Presiden Joko Widodo menyoroti permasalahan rendahnya penyerapan garam rakyat. Ia mencatat, hingga 22 September, ada 738 ribu ton garam rakyat yang tidak terserap oleh industri. Sedangkan, impor terus berjalan.
"Ini agar dipikrkan solusinya sehingga rakyat garamnya bisa terbeli," kata Jokowi dalam pembukaan rapat terbatas Percepatan Penyerapan Garam Rakyat di Istana Merdeka, Jakarta, Senin (5/10).
Menurutnya, permasalahan yang masih terjadi ialah rendahnya kualitas garam rakyat sehingga tidak memenuhi standar kebutuhan industri. Mantan Walikota Solo itu pun meminta para jajarannya untuk mencari jalan keluar atas permasalahan tersebut.
Selain itu, Jokowi juga melihat permasalahan rendahnya produksi garam nasional sehingga impor garam masih terus dilakukan. "Cara paling gampang yaitu impor garam. Dari dulu begitu terus dan tidak pernah ada penyelesaian," ujar dia.
Ia mencatat, kebutuhan garam nasional pada 2020 sebanyak 4 juta ton per tahun, termasuk 2,9 juta ton di antaranya merupakan kebutuhan industri. Sementara, produksi garam nasional baru mencapai 2 juta ton.
Oleh karena itu, ia meminta jajarannya untuk melakukan langkah perbaikan dengan pembenahan besar-besaran pada rantai pasok hulu sampai hilir. Selain itu, ia meminta para menteri memerhatikan ketersediaan lahan produksi.
Kemudian, ia juga meminta percapatan integrasi antara ekstensifikasi lahan garam rakyat di 10 provinsi penghasil garam. "Ini betul-betul diintegrasikan dan ada ekstensifikasi," katanya.
Tak hanya itu, ia juga meminta adanya upaya peningkatan produktivitas dan kualitas garam rakyat dengan menggunakan inovasi teknologi produksi. Utamanya, inovasi dalam tempat pencucian garam (washing plant) agar produksi garam rakyat dapat memenuhi kebutuhan industri.
Selanjutnya, ia pun berharap adanya persiapan pengembangan hilirisasi industri garam. "Harus betul-betul dikerjakan dengan kemudian mengembangkan industri turunannya," kata Jokowi.

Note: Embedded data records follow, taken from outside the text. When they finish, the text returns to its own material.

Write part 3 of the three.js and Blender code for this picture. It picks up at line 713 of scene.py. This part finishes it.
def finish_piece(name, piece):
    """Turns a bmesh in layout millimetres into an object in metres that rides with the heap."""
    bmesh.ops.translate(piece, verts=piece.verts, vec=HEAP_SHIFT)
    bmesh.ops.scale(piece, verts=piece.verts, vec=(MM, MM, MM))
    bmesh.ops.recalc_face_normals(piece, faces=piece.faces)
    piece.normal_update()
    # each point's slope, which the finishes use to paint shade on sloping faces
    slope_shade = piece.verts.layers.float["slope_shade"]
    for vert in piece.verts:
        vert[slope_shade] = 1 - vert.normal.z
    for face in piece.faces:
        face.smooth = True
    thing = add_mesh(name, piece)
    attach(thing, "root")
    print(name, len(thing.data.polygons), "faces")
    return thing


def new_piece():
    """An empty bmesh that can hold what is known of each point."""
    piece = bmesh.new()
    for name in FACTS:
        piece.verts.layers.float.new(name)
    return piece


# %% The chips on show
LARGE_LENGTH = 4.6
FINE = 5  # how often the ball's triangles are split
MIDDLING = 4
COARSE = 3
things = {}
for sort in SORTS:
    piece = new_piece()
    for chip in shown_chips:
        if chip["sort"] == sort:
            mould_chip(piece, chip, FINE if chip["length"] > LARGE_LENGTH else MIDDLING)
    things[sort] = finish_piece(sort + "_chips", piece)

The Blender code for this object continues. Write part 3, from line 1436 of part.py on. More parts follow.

Sebelumnya, PT Garam pernah menyebutkan bahwa impor yang dilakukan pada tahun lalu menyebabkan 150 ribu ton garam tak terserap pasar. Ini menjadi penyebab harga garam di tingkat petani atau hulu anjlok.
Direktur Utama PT Garam Budi Sasongko mengatakan, harga garam terus menurun sejak September 2019. “Turun karena over supply atau over impor,” kata Budi dalam rapat virtual dengan Komisi VI DPR RI, Senin (20/4) lalu.
Pada tahun lalu, menurut dia, produksi PT Garam mencapai 450 ribu ton atau lebih tinggi dari target sebanyak 350 ribu ton. Jumlah tersebut bahkan merupakan yang terbesar sepanjang sejarah.
Kenaikan produksi tersebut terjadi seiring dengan pemanfaatan teknologi untuk meningkatkan kualitas dan kuantitas yang dilakukan PT Garam. Salah satunya, penggunaan water engineer. Ia pun memperkirkaan produksi pada tahun ini mencapai 450 ribu ton, jika kondisi cuaca kembali mendukung.
Budi menjelaskan pihaknya dapat mengolah garam rakyat menjadi garam industrri. Namun, perusahaan selama ini memiliki keterbatasan modal kerja. Ia mencontohkan pada 2015 lalu, PT Garam sempat mendapatkan penyertaan modal negara sebesar Rp 300 miliar, tetapi Rp 202 miliar digunakan untuk modal kerja.
“Kalo ada investasi, saya yakin garam rakyat bisa jadi added value. Jadi bukan hanya main di hulu, tapi di hilir juga,” jelasnya.